THE TASK:
Repeat the line that contains "---- build, then", the line that contains "bpy.context.scene.collection.objects.link(empty)", and all lines between them, exactly and with no other lines.

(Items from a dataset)
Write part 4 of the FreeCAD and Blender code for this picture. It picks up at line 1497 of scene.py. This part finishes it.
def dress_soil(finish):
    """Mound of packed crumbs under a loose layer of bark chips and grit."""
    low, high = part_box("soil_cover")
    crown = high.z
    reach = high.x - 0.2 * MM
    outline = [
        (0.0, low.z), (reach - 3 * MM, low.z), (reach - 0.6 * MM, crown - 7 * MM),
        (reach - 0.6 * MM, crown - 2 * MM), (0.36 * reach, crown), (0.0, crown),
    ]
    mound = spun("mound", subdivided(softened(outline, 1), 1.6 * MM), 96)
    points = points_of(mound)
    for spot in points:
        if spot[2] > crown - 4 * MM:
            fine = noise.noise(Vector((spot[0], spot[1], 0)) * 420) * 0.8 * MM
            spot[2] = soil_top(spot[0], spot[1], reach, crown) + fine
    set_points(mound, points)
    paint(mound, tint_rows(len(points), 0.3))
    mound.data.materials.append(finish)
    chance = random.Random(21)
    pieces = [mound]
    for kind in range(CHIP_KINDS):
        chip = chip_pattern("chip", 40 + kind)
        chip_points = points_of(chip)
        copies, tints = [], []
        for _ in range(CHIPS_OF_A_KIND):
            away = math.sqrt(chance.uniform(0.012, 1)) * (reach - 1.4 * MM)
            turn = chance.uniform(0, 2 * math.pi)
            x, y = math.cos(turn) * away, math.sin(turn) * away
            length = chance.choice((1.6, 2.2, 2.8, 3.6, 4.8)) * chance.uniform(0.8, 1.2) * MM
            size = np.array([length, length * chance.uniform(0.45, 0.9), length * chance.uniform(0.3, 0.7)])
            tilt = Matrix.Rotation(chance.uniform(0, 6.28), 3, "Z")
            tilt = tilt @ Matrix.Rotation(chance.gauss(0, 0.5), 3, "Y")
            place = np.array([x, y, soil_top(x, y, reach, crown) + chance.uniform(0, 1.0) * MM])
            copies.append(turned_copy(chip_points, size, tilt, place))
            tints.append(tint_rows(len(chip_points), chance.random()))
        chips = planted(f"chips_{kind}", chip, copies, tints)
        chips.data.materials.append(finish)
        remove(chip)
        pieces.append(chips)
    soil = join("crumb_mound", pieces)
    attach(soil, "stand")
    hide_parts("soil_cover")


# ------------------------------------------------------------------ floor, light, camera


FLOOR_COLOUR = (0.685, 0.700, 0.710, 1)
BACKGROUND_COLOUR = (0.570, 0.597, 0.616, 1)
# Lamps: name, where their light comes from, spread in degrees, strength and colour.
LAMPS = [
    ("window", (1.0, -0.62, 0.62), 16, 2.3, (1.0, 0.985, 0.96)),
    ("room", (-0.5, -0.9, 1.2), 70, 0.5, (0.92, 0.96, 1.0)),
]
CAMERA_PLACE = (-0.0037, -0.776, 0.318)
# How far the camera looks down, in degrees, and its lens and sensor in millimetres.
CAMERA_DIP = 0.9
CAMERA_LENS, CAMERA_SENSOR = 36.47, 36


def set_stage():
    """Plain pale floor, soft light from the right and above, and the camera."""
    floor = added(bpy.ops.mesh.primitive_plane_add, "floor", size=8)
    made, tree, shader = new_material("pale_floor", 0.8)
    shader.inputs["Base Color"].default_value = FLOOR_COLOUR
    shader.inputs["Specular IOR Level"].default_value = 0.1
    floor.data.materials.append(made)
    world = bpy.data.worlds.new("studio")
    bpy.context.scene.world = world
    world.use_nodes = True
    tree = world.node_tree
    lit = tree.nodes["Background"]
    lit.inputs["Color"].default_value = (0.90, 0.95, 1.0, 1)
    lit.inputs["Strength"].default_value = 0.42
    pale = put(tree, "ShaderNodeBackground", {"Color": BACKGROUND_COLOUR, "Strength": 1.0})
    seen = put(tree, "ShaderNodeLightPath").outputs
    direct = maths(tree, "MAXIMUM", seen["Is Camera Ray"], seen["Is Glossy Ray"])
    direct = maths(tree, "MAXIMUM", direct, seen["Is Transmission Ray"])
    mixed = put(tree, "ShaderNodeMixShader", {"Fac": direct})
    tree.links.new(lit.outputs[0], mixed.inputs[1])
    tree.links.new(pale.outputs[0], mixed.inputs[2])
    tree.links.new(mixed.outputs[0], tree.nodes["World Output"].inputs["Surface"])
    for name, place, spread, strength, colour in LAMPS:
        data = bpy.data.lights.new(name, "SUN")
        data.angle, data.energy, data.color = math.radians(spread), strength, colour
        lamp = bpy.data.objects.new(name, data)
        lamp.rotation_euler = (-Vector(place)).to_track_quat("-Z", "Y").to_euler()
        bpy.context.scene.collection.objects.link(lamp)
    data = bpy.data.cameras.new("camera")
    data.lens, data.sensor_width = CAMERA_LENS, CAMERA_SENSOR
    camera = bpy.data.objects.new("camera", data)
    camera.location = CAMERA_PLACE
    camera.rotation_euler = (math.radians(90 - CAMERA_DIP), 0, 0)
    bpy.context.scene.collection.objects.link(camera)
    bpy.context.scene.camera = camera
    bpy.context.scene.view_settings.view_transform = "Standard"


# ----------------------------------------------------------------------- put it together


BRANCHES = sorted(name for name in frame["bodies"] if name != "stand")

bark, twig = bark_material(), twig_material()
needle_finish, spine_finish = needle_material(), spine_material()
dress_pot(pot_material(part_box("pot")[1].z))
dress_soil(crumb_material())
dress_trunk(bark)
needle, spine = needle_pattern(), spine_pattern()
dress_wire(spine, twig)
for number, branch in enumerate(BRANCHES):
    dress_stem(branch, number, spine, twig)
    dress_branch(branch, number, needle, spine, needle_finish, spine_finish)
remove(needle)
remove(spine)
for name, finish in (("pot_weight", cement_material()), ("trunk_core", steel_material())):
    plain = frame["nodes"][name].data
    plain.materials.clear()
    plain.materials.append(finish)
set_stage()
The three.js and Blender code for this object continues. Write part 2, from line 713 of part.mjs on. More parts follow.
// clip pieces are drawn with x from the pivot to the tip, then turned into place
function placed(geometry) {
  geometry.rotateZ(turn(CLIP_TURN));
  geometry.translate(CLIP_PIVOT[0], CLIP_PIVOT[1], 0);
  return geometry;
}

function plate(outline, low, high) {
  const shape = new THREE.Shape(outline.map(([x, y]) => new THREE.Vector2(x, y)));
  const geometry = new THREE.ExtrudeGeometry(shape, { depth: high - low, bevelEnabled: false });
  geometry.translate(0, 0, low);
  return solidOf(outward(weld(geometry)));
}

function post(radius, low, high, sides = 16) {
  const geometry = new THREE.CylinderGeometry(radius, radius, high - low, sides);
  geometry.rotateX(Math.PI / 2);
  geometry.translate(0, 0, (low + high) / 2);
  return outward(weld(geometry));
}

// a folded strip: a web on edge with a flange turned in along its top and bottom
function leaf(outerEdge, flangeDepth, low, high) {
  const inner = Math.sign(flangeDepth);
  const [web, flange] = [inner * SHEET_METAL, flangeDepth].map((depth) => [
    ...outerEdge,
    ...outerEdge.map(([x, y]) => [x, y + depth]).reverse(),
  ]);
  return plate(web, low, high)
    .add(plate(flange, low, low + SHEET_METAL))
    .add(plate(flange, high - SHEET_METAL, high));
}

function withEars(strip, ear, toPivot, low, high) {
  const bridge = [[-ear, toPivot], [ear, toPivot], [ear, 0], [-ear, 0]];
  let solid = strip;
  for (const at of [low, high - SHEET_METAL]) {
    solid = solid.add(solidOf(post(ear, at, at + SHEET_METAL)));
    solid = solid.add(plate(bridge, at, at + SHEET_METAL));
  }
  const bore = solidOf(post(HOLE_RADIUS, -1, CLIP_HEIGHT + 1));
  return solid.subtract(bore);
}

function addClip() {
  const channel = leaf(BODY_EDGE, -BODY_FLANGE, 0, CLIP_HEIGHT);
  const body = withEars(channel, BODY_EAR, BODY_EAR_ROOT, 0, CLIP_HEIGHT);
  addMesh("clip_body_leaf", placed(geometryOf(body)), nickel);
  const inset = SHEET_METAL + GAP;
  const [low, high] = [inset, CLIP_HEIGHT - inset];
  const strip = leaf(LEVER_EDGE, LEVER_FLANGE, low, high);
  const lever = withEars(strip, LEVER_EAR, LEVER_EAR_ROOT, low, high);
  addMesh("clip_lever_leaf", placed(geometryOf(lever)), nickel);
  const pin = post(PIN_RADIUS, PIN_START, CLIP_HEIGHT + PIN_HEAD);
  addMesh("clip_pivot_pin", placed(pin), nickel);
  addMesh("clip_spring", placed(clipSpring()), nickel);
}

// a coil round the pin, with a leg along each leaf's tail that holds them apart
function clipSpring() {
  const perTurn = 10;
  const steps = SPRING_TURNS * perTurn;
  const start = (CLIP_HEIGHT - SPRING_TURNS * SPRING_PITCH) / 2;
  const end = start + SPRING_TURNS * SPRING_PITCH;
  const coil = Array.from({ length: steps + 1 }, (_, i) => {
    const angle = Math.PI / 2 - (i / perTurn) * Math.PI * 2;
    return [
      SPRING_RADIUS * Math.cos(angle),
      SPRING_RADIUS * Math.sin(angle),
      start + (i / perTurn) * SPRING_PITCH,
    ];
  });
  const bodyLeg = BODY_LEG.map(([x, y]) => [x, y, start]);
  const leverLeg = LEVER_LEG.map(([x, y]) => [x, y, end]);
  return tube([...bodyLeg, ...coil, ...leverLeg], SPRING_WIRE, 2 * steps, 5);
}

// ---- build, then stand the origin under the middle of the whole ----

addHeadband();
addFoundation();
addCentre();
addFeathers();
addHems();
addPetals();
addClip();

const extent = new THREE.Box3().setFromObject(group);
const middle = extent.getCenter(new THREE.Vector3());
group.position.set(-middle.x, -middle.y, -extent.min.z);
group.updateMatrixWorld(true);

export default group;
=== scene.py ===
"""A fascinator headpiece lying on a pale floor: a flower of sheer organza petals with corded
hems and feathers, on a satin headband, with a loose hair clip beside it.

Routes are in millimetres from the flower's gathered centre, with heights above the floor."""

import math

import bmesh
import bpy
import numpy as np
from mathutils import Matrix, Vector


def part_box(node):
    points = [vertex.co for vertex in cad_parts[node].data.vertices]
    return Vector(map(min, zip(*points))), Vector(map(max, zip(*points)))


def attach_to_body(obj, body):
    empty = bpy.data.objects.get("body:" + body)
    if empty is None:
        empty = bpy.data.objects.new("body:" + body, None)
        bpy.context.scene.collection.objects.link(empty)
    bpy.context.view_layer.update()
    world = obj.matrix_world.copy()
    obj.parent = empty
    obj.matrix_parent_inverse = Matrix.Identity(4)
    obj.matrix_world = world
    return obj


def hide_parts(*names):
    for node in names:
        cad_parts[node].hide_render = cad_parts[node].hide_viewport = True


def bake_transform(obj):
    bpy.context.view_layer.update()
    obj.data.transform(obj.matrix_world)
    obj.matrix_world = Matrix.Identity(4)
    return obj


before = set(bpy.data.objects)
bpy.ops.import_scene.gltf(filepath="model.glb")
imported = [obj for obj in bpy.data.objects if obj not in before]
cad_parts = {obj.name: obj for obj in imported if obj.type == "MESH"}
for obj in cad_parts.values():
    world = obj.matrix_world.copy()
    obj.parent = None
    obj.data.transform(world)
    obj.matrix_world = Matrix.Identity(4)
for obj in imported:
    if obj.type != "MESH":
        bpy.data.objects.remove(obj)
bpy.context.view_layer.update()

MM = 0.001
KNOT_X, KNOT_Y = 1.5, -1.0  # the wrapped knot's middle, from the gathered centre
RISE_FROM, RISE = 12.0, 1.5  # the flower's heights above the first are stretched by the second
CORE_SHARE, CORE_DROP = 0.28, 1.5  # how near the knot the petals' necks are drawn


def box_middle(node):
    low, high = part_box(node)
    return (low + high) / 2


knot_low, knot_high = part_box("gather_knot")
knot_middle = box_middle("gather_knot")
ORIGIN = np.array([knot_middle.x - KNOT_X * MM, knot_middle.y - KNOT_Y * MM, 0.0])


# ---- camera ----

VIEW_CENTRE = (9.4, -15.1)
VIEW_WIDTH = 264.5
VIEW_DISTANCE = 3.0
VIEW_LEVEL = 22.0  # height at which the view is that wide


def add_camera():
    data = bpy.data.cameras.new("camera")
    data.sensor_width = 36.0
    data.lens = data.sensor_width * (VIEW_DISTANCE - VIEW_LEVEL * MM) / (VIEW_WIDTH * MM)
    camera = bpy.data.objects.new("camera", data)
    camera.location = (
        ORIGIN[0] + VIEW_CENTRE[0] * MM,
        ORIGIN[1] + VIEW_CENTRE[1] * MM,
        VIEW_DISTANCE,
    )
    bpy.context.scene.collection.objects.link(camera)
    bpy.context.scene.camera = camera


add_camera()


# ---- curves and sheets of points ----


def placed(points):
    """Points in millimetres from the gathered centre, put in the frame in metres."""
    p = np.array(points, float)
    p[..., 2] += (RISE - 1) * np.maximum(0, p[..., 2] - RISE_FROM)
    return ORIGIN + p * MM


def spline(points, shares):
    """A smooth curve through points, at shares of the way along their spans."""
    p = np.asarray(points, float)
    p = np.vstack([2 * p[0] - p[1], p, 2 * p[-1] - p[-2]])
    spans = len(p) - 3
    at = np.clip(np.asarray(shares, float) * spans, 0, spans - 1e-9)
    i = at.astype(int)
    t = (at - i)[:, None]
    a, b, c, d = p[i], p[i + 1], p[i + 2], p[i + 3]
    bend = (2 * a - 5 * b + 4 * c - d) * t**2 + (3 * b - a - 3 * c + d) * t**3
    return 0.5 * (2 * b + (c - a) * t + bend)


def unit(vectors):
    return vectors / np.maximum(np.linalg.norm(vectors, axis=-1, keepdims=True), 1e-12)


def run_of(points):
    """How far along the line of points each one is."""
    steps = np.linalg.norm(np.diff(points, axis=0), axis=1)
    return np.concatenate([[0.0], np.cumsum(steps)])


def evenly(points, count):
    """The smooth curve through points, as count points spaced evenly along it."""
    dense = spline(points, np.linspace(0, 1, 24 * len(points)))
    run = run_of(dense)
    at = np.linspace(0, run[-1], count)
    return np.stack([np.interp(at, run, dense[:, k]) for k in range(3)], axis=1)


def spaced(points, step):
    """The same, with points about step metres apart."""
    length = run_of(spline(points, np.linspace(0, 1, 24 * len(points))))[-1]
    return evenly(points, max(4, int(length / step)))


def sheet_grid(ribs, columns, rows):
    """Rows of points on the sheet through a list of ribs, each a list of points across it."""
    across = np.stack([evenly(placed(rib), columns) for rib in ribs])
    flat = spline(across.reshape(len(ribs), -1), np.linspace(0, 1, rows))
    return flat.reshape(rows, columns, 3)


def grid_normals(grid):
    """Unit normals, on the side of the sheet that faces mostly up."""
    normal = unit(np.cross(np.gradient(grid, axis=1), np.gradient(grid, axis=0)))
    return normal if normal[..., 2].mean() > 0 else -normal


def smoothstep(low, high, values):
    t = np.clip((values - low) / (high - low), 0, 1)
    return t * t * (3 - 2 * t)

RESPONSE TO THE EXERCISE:
// ---- build, then stand the origin under the middle of the whole ----

addHeadband();
addFoundation();
addCentre();
addFeathers();
addHems();
addPetals();
addClip();

const extent = new THREE.Box3().setFromObject(group);
const middle = extent.getCenter(new THREE.Vector3());
group.position.set(-middle.x, -middle.y, -extent.min.z);
group.updateMatrixWorld(true);

export default group;
=== scene.py ===
"""A fascinator headpiece lying on a pale floor: a flower of sheer organza petals with corded
hems and feathers, on a satin headband, with a loose hair clip beside it.

Routes are in millimetres from the flower's gathered centre, with heights above the floor."""

import math

import bmesh
import bpy
import numpy as np
from mathutils import Matrix, Vector


def part_box(node):
    points = [vertex.co for vertex in cad_parts[node].data.vertices]
    return Vector(map(min, zip(*points))), Vector(map(max, zip(*points)))


def attach_to_body(obj, body):
    empty = bpy.data.objects.get("body:" + body)
    if empty is None:
        empty = bpy.data.objects.new("body:" + body, None)
        bpy.context.scene.collection.objects.link(empty)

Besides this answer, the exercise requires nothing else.